**Task requirements:**
Go through the entries below and write each one out exactly.

**Data rows:**
• • • •
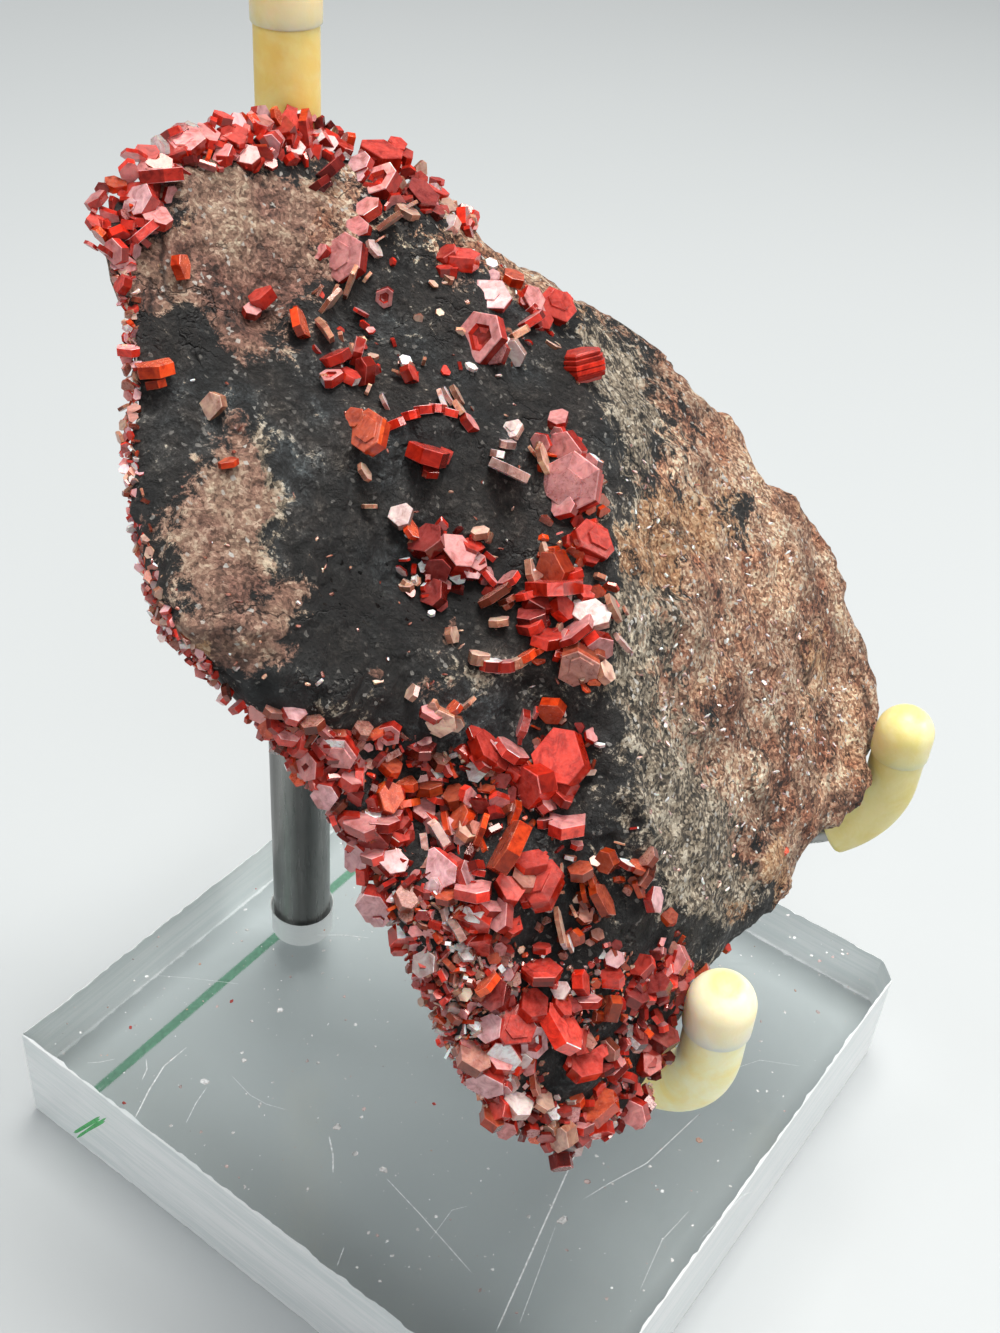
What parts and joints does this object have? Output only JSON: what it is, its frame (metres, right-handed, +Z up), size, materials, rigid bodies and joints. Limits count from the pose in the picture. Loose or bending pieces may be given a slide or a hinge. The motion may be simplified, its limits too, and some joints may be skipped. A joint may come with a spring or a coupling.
{
  "type": "vanadinite on matrix",
  "caption": "Red vanadinite crystals on a black and brown matrix block that leans in a clear slab stand with a steel post and sleeved hooks.",
  "frame": {"origin": "centre of the clear slab's underside", "axes": "+Z up; -Y is the stand's front, where the hooks are; +X is to the right seen from the front"},
  "size_m": [0.0722, 0.0689, 0.1148],
  "materials": {
    "matrix": "rough manganese-black and brown granular rock with tan patches",
    "vanadinite": "deep red to orange-red resinous crystal, frosted lilac-pink on the six-sided faces",
    "clear_acrylic": "clear acrylic with frosted sawn sides, fine scratches and dust",
    "steel": "satin drawn steel",
    "silicone": "translucent pale yellow silicone tube"
  },
  "bodies": {
    "root": {"acrylic_base": "clear_acrylic", "crown_cluster": "vanadinite", "crown_left_tablet": "vanadinite", "flank_lilac_hexagon": "vanadinite", "flank_long_plate": "vanadinite", "flank_orange_prism": "vanadinite", "flank_red_tablet": "vanadinite", "hollow_bar": "vanadinite", "hollow_curved_plate": "vanadinite", "hollow_dark_cluster": "vanadinite", "hollow_orange_tablet": "vanadinite", "hook_side_cluster": "vanadinite", "ledge_red_tablet": "vanadinite", "left_arm": "steel", "left_cap": "silicone", "left_sleeve": "silicone", "matrix": "matrix", "post_cap": "silicone", "post_sleeve": "silicone", "ridge_barrel": "vanadinite", "ridge_curved_plate": "vanadinite", "ridge_grey_plate": "vanadinite", "ridge_lilac_cluster": "vanadinite", "ridge_pink_cluster": "vanadinite", "right_arm": "steel", "right_cap": "silicone", "right_sleeve": "silicone", "rim_left_cluster": "vanadinite", "rim_top_cluster": "vanadinite", "shoulder_cluster": "vanadinite", "shoulder_low_cluster": "vanadinite", "steel_post": "steel", "tip_cluster": "vanadinite", "tip_pink_pair": "vanadinite", "upper_hexagon": "vanadinite", "upper_rod": "steel"}
  },
  "joints": []
}
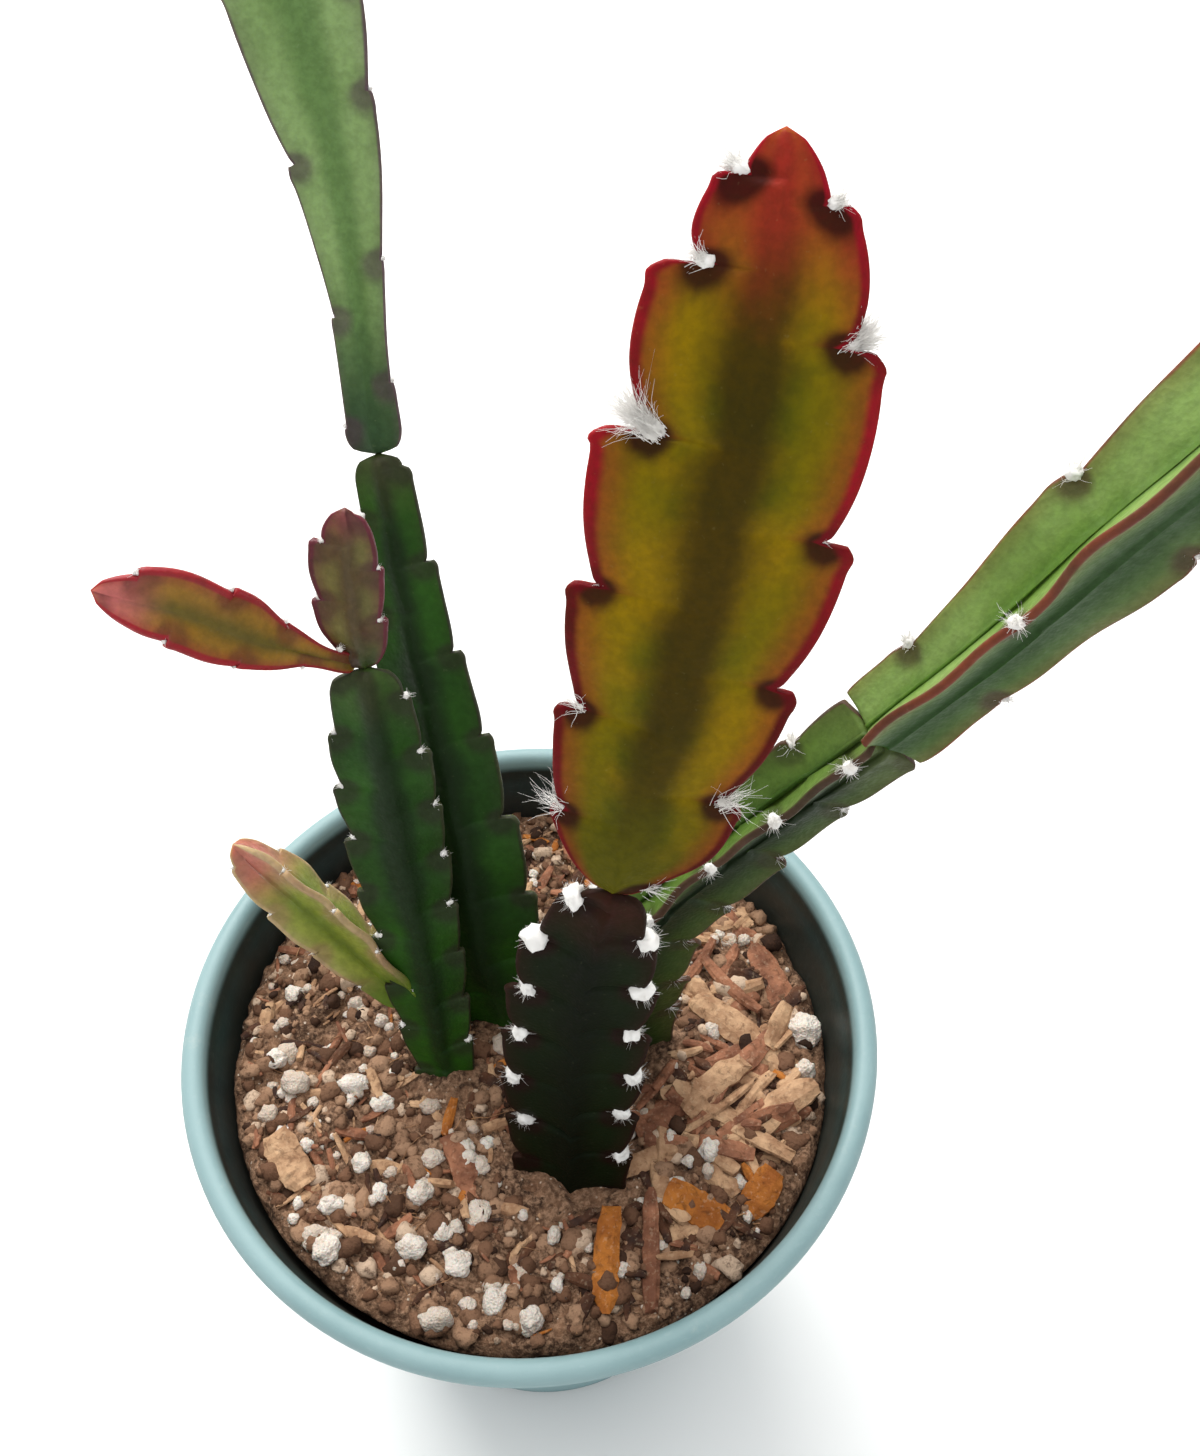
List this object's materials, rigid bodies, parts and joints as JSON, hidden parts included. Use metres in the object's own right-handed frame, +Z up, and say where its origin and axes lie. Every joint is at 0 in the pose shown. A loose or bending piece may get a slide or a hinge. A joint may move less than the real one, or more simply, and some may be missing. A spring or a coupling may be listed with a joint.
{
  "type": "potted cactus",
  "caption": "Leaning flat and three-winged cactus stems with scalloped edges, growing from a bark and perlite mix in a small round tapered nursery pot.",
  "frame": {"origin": "centre of the pot's flat underside, on the surface it stands on", "axes": "+Z up through the middle of the pot; -Y is the front, the side the broad young stem stands on; +X is the side the long three-winged stem leans towards"},
  "size_m": [0.1353, 0.1385, 0.2269],
  "materials": {
    "pot_plastic": "satin",
    "potting_mix": "matte",
    "mature_stem": "satin",
    "young_stem": "satin",
    "pale_stem": "satin",
    "bark": "matte",
    "perlite": "matte"
  },
  "bodies": {
    "root": {"pot": "pot_plastic", "potting_mix": "potting_mix", "front_lower_segment": "mature_stem", "front_upper_segment": "young_stem", "tall_lower_segment": "mature_stem", "tall_upper_segment": "pale_stem", "short_lower_segment": "mature_stem", "short_upper_segment": "young_stem", "red_side_shoot": "young_stem", "basal_shoot": "pale_stem", "right_lower_segment": "mature_stem", "right_upper_segment": "pale_stem", "bark_chip_01": "bark", "bark_chip_02": "bark", "bark_chip_03": "bark", "bark_chip_04": "bark", "bark_chip_05": "bark", "bark_chip_06": "bark", "bark_chip_07": "bark", "bark_chip_08": "bark", "bark_chip_09": "bark", "bark_chip_10": "bark", "bark_chip_11": "bark", "bark_chip_12": "bark", "perlite_01": "perlite", "perlite_02": "perlite", "perlite_03": "perlite", "perlite_04": "perlite", "perlite_05": "perlite", "perlite_06": "perlite", "perlite_07": "perlite", "perlite_08": "perlite", "perlite_09": "perlite", "perlite_10": "perlite", "perlite_11": "perlite", "perlite_12": "perlite"}
  },
  "joints": []
}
• • • •
**Reply to the task:**
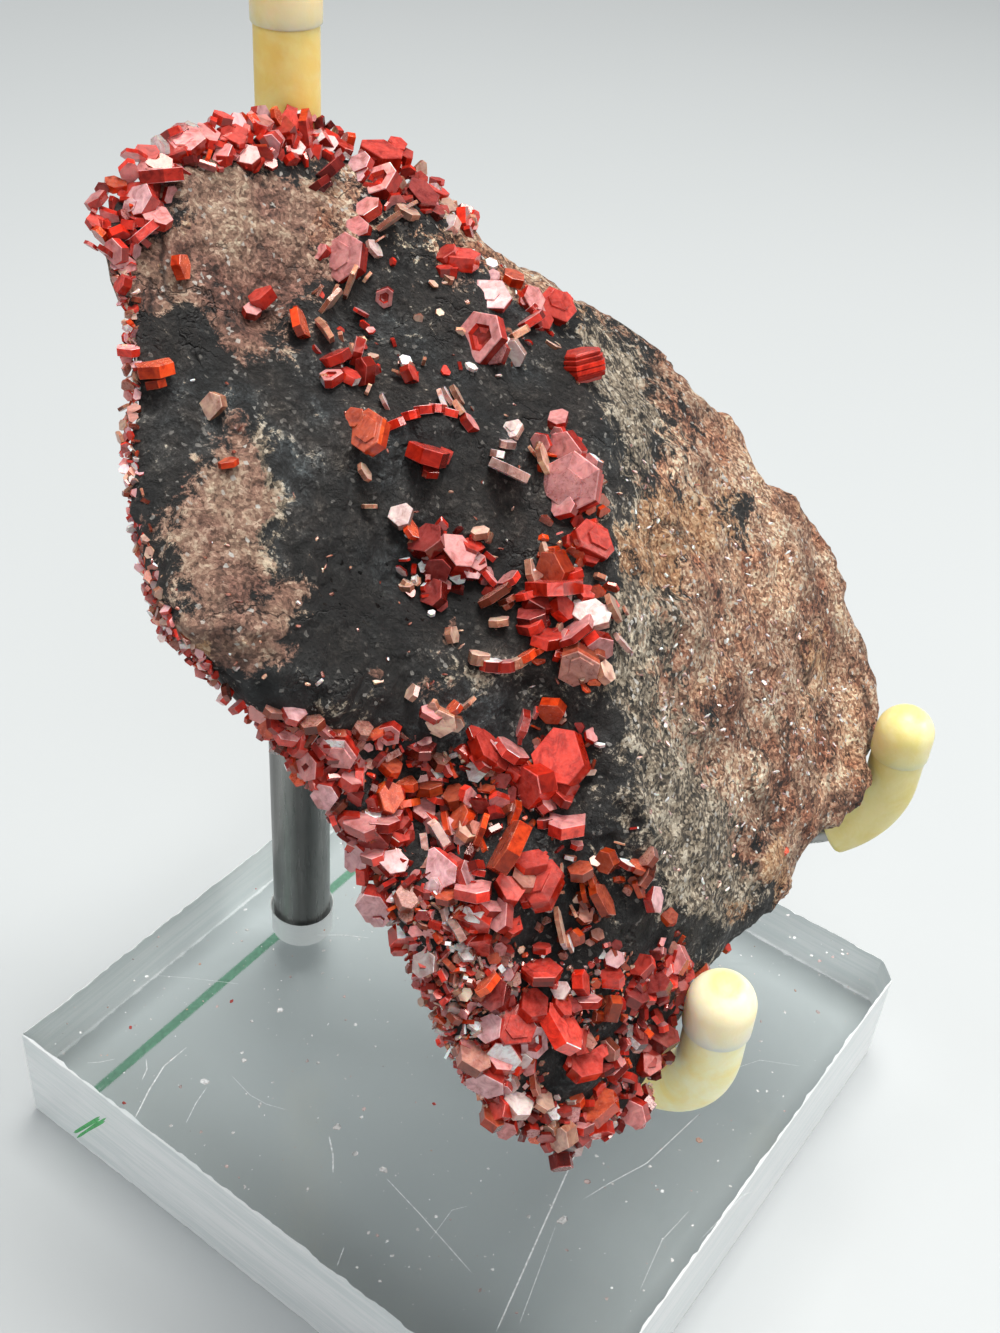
What parts and joints does this object have? Output only JSON: what it is, its frame (metres, right-handed, +Z up), size, materials, rigid bodies and joints. Limits count from the pose in the picture. Loose or bending pieces may be given a slide or a hinge. The motion may be simplified, its limits too, and some joints may be skipped. A joint may come with a spring or a coupling.
{
  "type": "vanadinite on matrix",
  "caption": "Red vanadinite crystals on a black and brown matrix block that leans in a clear slab stand with a steel post and sleeved hooks.",
  "frame": {"origin": "centre of the clear slab's underside", "axes": "+Z up; -Y is the stand's front, where the hooks are; +X is to the right seen from the front"},
  "size_m": [0.0722, 0.0689, 0.1148],
  "materials": {
    "matrix": "rough manganese-black and brown granular rock with tan patches",
    "vanadinite": "deep red to orange-red resinous crystal, frosted lilac-pink on the six-sided faces",
    "clear_acrylic": "clear acrylic with frosted sawn sides, fine scratches and dust",
    "steel": "satin drawn steel",
    "silicone": "translucent pale yellow silicone tube"
  },
  "bodies": {
    "root": {"acrylic_base": "clear_acrylic", "crown_cluster": "vanadinite", "crown_left_tablet": "vanadinite", "flank_lilac_hexagon": "vanadinite", "flank_long_plate": "vanadinite", "flank_orange_prism": "vanadinite", "flank_red_tablet": "vanadinite", "hollow_bar": "vanadinite", "hollow_curved_plate": "vanadinite", "hollow_dark_cluster": "vanadinite", "hollow_orange_tablet": "vanadinite", "hook_side_cluster": "vanadinite", "ledge_red_tablet": "vanadinite", "left_arm": "steel", "left_cap": "silicone", "left_sleeve": "silicone", "matrix": "matrix", "post_cap": "silicone", "post_sleeve": "silicone", "ridge_barrel": "vanadinite", "ridge_curved_plate": "vanadinite", "ridge_grey_plate": "vanadinite", "ridge_lilac_cluster": "vanadinite", "ridge_pink_cluster": "vanadinite", "right_arm": "steel", "right_cap": "silicone", "right_sleeve": "silicone", "rim_left_cluster": "vanadinite", "rim_top_cluster": "vanadinite", "shoulder_cluster": "vanadinite", "shoulder_low_cluster": "vanadinite", "steel_post": "steel", "tip_cluster": "vanadinite", "tip_pink_pair": "vanadinite", "upper_hexagon": "vanadinite", "upper_rod": "steel"}
  },
  "joints": []
}
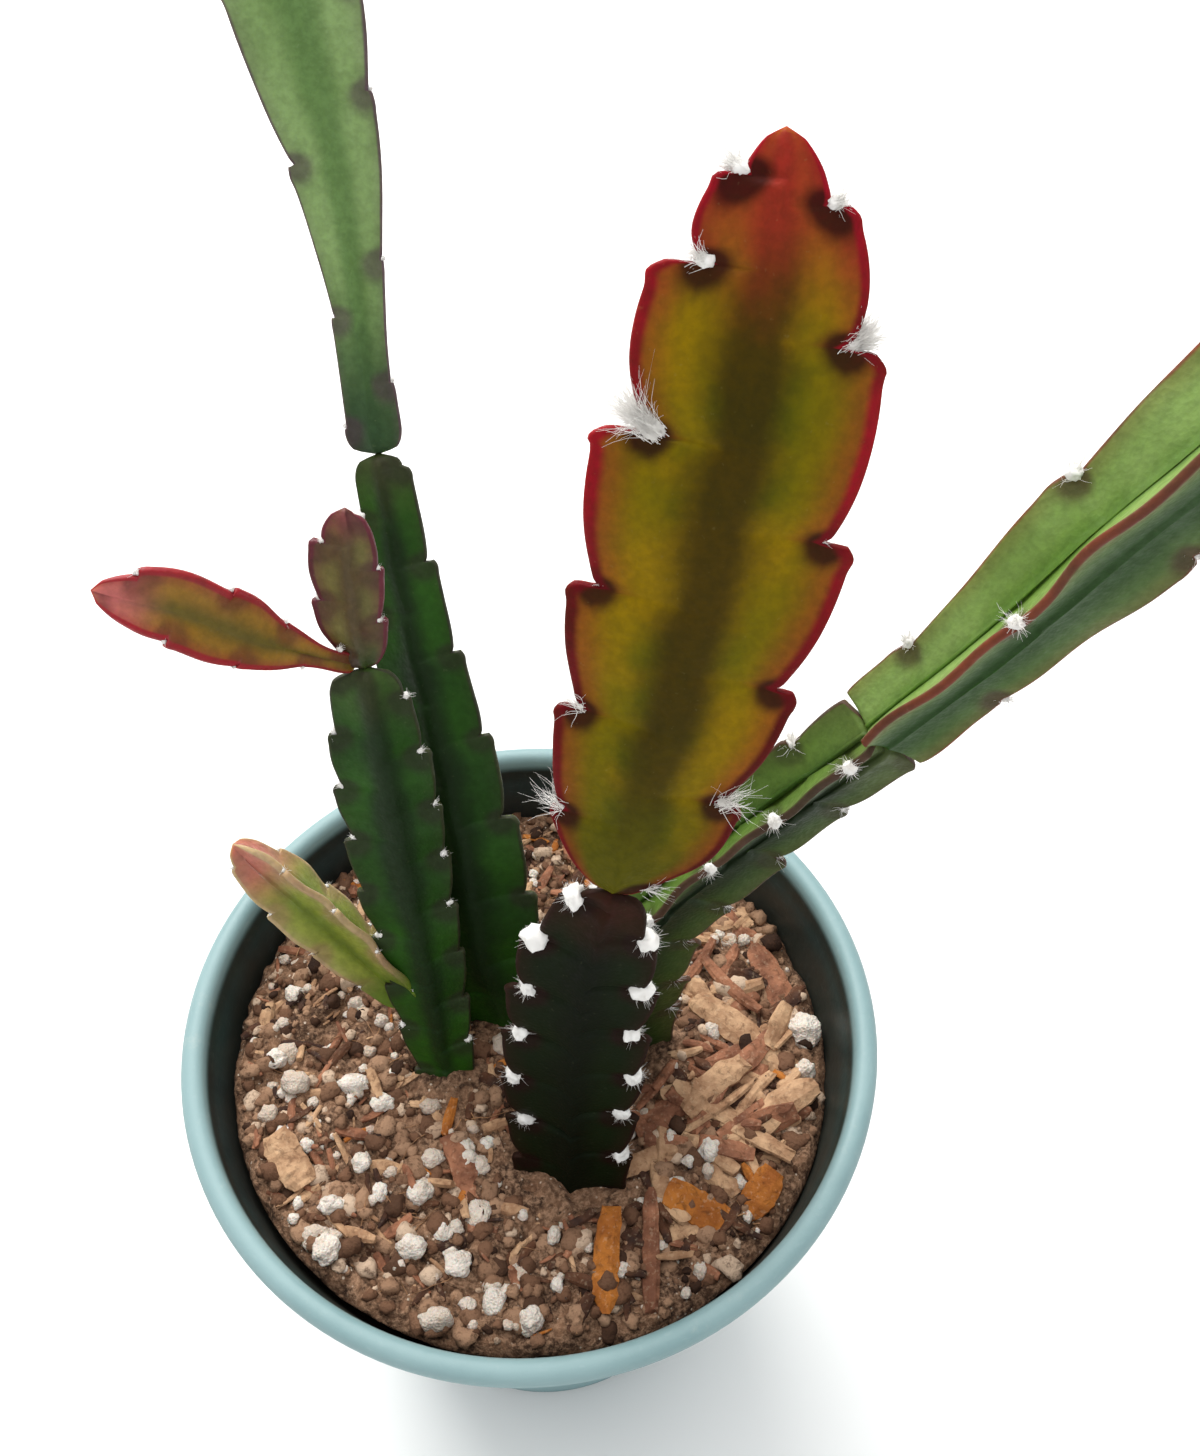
List this object's materials, rigid bodies, parts and joints as JSON, hidden parts included. Use metres in the object's own right-handed frame, +Z up, and say where its origin and axes lie. Every joint is at 0 in the pose shown. A loose or bending piece may get a slide or a hinge. A joint may move less than the real one, or more simply, and some may be missing. A spring or a coupling may be listed with a joint.
{
  "type": "potted cactus",
  "caption": "Leaning flat and three-winged cactus stems with scalloped edges, growing from a bark and perlite mix in a small round tapered nursery pot.",
  "frame": {"origin": "centre of the pot's flat underside, on the surface it stands on", "axes": "+Z up through the middle of the pot; -Y is the front, the side the broad young stem stands on; +X is the side the long three-winged stem leans towards"},
  "size_m": [0.1353, 0.1385, 0.2269],
  "materials": {
    "pot_plastic": "satin",
    "potting_mix": "matte",
    "mature_stem": "satin",
    "young_stem": "satin",
    "pale_stem": "satin",
    "bark": "matte",
    "perlite": "matte"
  },
  "bodies": {
    "root": {"pot": "pot_plastic", "potting_mix": "potting_mix", "front_lower_segment": "mature_stem", "front_upper_segment": "young_stem", "tall_lower_segment": "mature_stem", "tall_upper_segment": "pale_stem", "short_lower_segment": "mature_stem", "short_upper_segment": "young_stem", "red_side_shoot": "young_stem", "basal_shoot": "pale_stem", "right_lower_segment": "mature_stem", "right_upper_segment": "pale_stem", "bark_chip_01": "bark", "bark_chip_02": "bark", "bark_chip_03": "bark", "bark_chip_04": "bark", "bark_chip_05": "bark", "bark_chip_06": "bark", "bark_chip_07": "bark", "bark_chip_08": "bark", "bark_chip_09": "bark", "bark_chip_10": "bark", "bark_chip_11": "bark", "bark_chip_12": "bark", "perlite_01": "perlite", "perlite_02": "perlite", "perlite_03": "perlite", "perlite_04": "perlite", "perlite_05": "perlite", "perlite_06": "perlite", "perlite_07": "perlite", "perlite_08": "perlite", "perlite_09": "perlite", "perlite_10": "perlite", "perlite_11": "perlite", "perlite_12": "perlite"}
  },
  "joints": []
}